Oleh Sofyan Noerswantoro
Pemerhati Ekomomi Kerakyatan
Program Koperasi Merah Putih, yang diluncurkan pemerintah pada 12 Juli 2025 bertepatan dengan Hari Koperasi Nasional, mencuri perhatian publik. Melalui Instruksi Presiden Nomor 9 Tahun 2025, program ini menargetkan pembentukan 80.000 koperasi di desa dan kelurahan untuk menggenjot ekonomi lokal, ketahanan pangan, dan kesejahteraan masyarakat.

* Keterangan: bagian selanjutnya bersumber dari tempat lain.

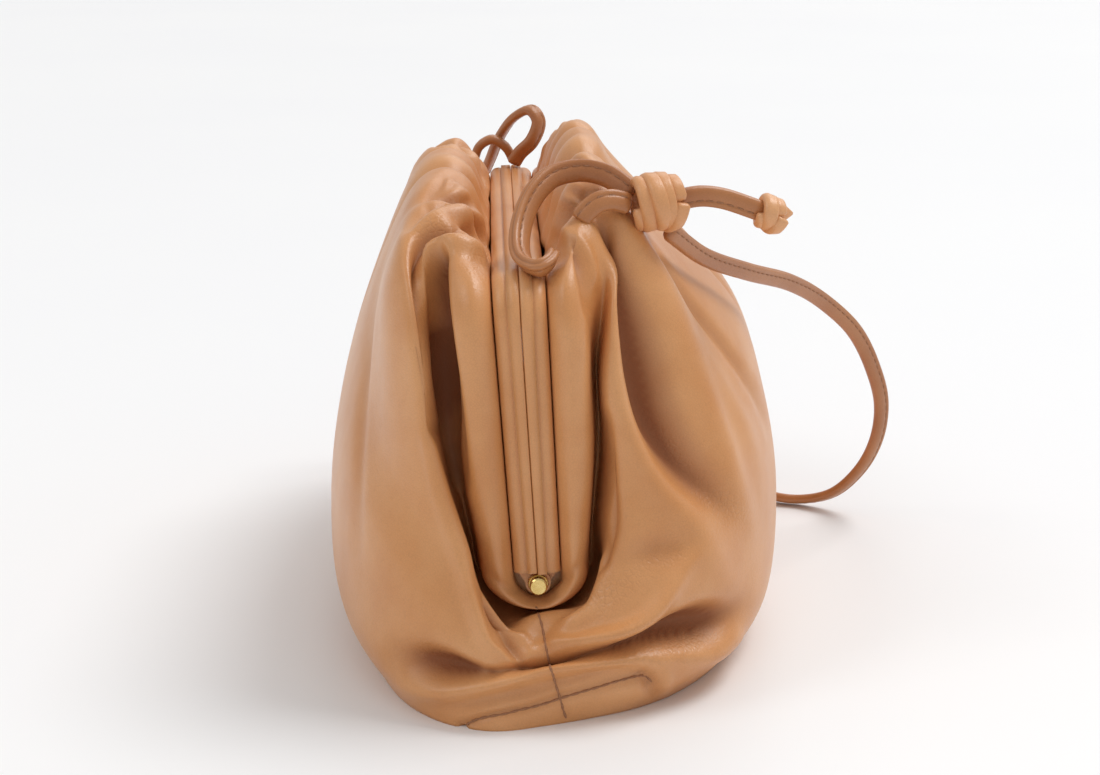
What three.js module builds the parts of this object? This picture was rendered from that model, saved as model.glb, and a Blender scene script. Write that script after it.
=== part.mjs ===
// A small gathered leather pouch with a hinged frame and a knotted leather strap.
// Millimetres, +Z up, +Y along the frame, the near end at -Y, the origin under the base's middle.

import * as THREE from "three";

// Driving sizes of the frame
const FRAME_LENGTH = 183;
const HINGE_HEIGHT = 31;
const LEG_BOTTOM_HEIGHT = 34;
const BAR_HEIGHT = 106;
const FRAME_CORNER_RADIUS = 9;
const FRAME_LEAN = 4.6;
const TUBE_DIAMETER = 5.6;
const GAP_AT_HINGE = 0.9;
const GAP_AT_BAR = 2.4;
const CLEARANCE = 0.35;

// Driving sizes of the leather body
const BODY_LENGTH = 224;
const BELLY_LEFT = 57;
const BELLY_RIGHT = 70;
const BELLY_HEIGHT = 42;
const SHOULDER_HEIGHT_LEFT = 125;
const SHOULDER_HEIGHT_RIGHT = 133;
const SHOULDER_REACH_LEFT = 22;
const SHOULDER_REACH_RIGHT = 21;
const SHOULDER_CORNER_RADIUS = 30;
const BASE_LENGTH = 222;
const BASE_LEFT = 46;
const BASE_RIGHT = 62;
const LEATHER_THICKNESS = 2;
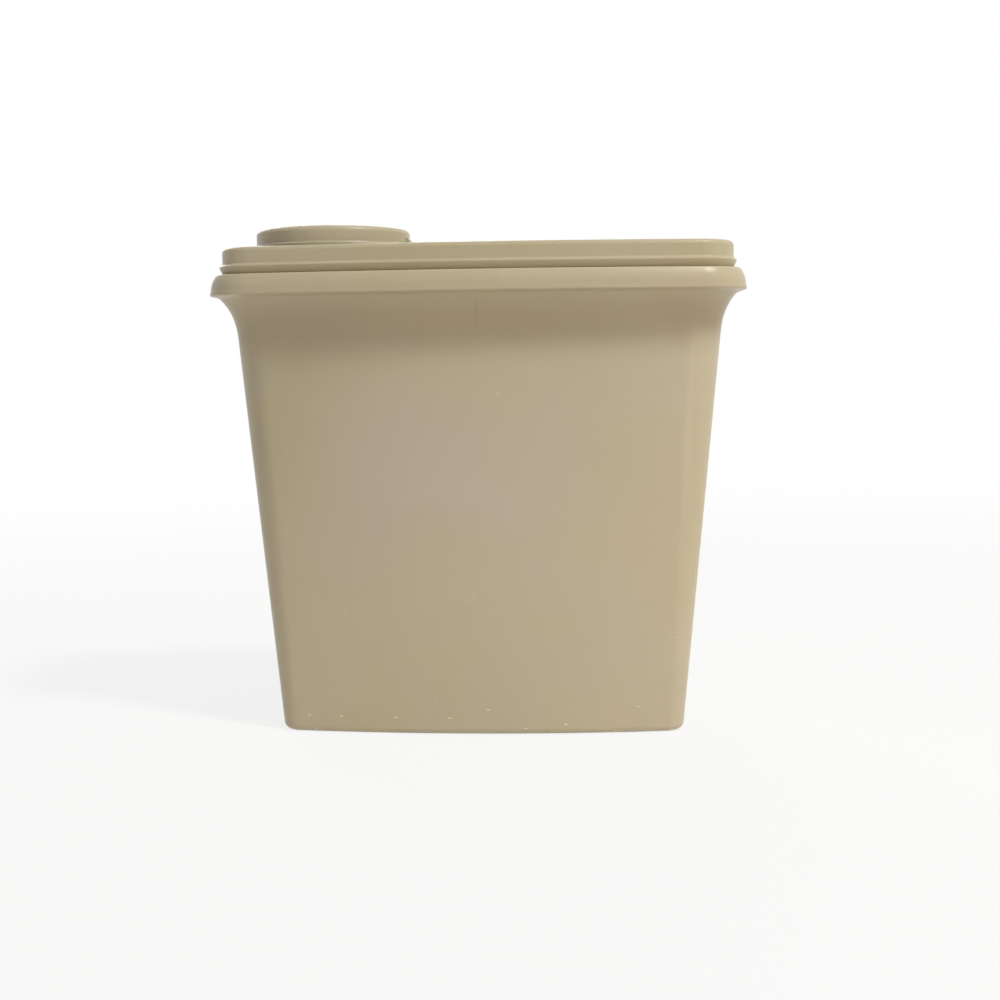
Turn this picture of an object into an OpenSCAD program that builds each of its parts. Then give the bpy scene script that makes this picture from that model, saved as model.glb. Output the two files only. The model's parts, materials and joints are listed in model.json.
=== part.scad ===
// Kitchen keeper: a tapered container with a press-on lid and a round flip cap over a pouring neck.
// Origin at the middle of the base, on the surface it stands on. +X runs along the width, the cap
// lies toward -X, +Z is up. Long faces look along Y.

/* [Container] */
// Width across the rim band
rim_w = 240; // [225:1:280]
// Depth across the rim band at the middle of the width
rim_d = 106; // [105:1:130]
// Plan radius of the rim band's corners
rim_corner_r = 24; // [20:1:30]
// Radius of the gentle outward bow of each long face
bow_r = 680; // [600:10:1200]
// Width of the base
base_w = 184.5; // [170:1:205]
// Depth of the base at the middle of the width
base_d = 68; // [60:1:80]
// Plan radius of the base's corners
base_corner_r = 9; // [6:0.5:14]
// Plan radius of the corners at the top of the straight wall
wall_corner_r = 18; // [14:0.5:20]
// Height of the straight drafted wall
wall_h = 180.5; // [140:1:220]
// Wall thickness
wall_t = 2; // [1.6:0.1:3]
// Floor thickness
floor_t = 2.2; // [1.6:0.1:4]
// Radius of the rounded edge round the base
base_edge_r = 3; // [1.5:0.5:5]
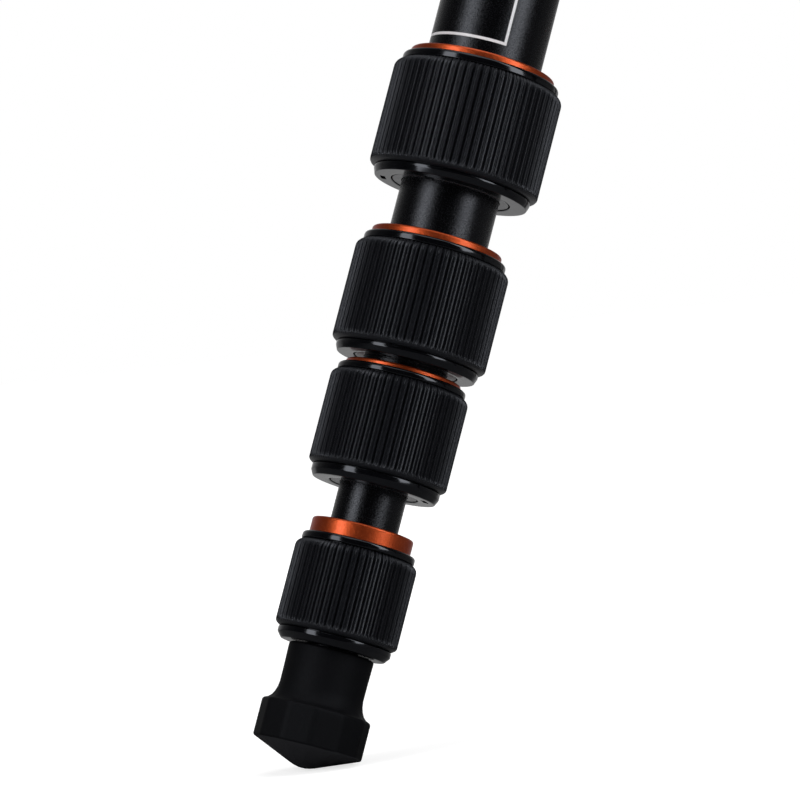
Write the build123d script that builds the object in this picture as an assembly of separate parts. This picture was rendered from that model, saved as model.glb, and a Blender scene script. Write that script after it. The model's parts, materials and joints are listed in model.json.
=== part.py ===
from build123d import *

import os
from math import cos, pi, radians, sin, tan

# A compact travel tripod: three five-section legs with ribbed twist locks, a central casting and a rising column.
# Millimetres, +Z up. The origin lies on the ground, under the column's axis.
# Leg a points to -Y. Each leg is modelled hanging straight down from its hinge axis, with X outwards and Y along
# the hinge axis, and is then swung out and turned to its place. Heights along a leg are counted up from its tip.

# The tripod as a whole
LEG_SPREAD = 22.5          # degrees from upright at the first stop
LEG_LENGTH = 325.0         # hinge axis to the tip of the foot
HINGE_RADIUS = 33.0        # hinge axis to the column's axis
LEG_AZIMUTHS = {"a": -90.0, "b": 30.0, "c": 150.0}
SOLE_ANGLE = 22.5          # slope of the foot's cone, so that it lies flat when the leg is out
SOLE_APEX = -0.5           # where the cone would end if its tip weren't rounded
HINGE_HEIGHT = (LEG_LENGTH - SOLE_APEX) * cos(radians(LEG_SPREAD))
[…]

Ambisi ini memang menggoda, tetapi di balik janji manisnya, ada bayang-bayang tantangan yang mengancam keberhasilannya. Program ini ibarat pisau bermata dua: menawarkan harapan sekaligus menyimpan risiko yang tidak boleh diremehkan.
Peluang yang Menggiurkan
Secara konsep, Koperasi Merah Putih memiliki potensi besar. Program ini dirancang untuk membuka lapangan kerja, menyediakan kebutuhan dasar seperti sembako murah dan layanan simpan pinjam, serta memangkas rantai distribusi yang kerap merugikan petani.
Menteri Koperasi Budi Arie Setiadi bahkan mengklaim bahwa lebih dari dua juta lapangan kerja bisa tercipta, dengan setiap koperasi berpotensi meraup keuntungan hingga Rp 1 miliar per tahun. Jika berhasil, program ini bisa menjadi jawaban atas kemiskinan ekstrem dan rendahnya inklusi keuangan di pedesaan. Bukankah ini impian lama yang akhirnya menemukan wujud?
Tantangan yang Mengintai
Namun, jangan terburu nafsu. Peluang itu tidak hadir tanpa rintangan. Pertama, pemahaman masyarakat tentang koperasi masih minim. Tanpa edukasi yang intensif, sulit mengharapkan partisipasi aktif dari warga desa fondasi utama keberhasilan koperasi.
Kedua, manajemen yang buruk, penyakit kronis koperasi di Indonesia, kembali menjadi ancaman. Belum lagi risiko korupsi yang mengintai, terutama dengan dana fantastis Rp 240-400 triliun yang digelontorkan.
Komisi Pemberantasan Korupsi (KPK) sudah membunyikan alarm soal potensi penyelewengan. Jika pengawasan lelet, program ini bisa jadi bancakan, bukan berkah. Pandangan kritis dari Ahli Institute for Development of Economics and Finance (INDEF) menambah bobot pada kekhawatiran ini. Izzudin Al Farras Adha menilai program ini kekurangan transparansi dan perencanaan matang.
Pendekatan top-down yang diterapkan berisiko mencoreng otonomi desa, sementara Ariyo DP Irhamna memperingatkan bahaya penggunaan Dana Desa sebagai jaminan pembiayaan langkah yang bisa memicu moral hazard dan beban fiskal terselubung. Namun, INDEF tidak sepenuhnya pesimistis. Esther Sri Astuti, Direktur Eksekutif INDEF, menyebut koperasi ini bisa menjadi lokomotif ekonomi nasional, asalkan dikelola secara profesional dengan aturan yang ketat.
Ke Mana Arahnya? Koperasi Merah Putih berdiri di persimpangan.
Keberhasilannya bergantung pada tiga pilar: transparansi, edukasi, dan pengawasan. Tanpa ketiganya, program ini rawan menjadi beban negara atau sekadar jargon politik tanpa dampak nyata. Pemerintah harus belajar dari kegagalan koperasi masa lalu dan memastikan semangat gotong-royong tidak berhenti di kata-kata.
Rakyat berhak bertanya: akankah ini menjadi terobosan sejati, ataukah hanya ilusi yang memudar seiring waktu? Jawabannya ada di tangan pelaksana program ini dan kita semua berhak mengawasinya.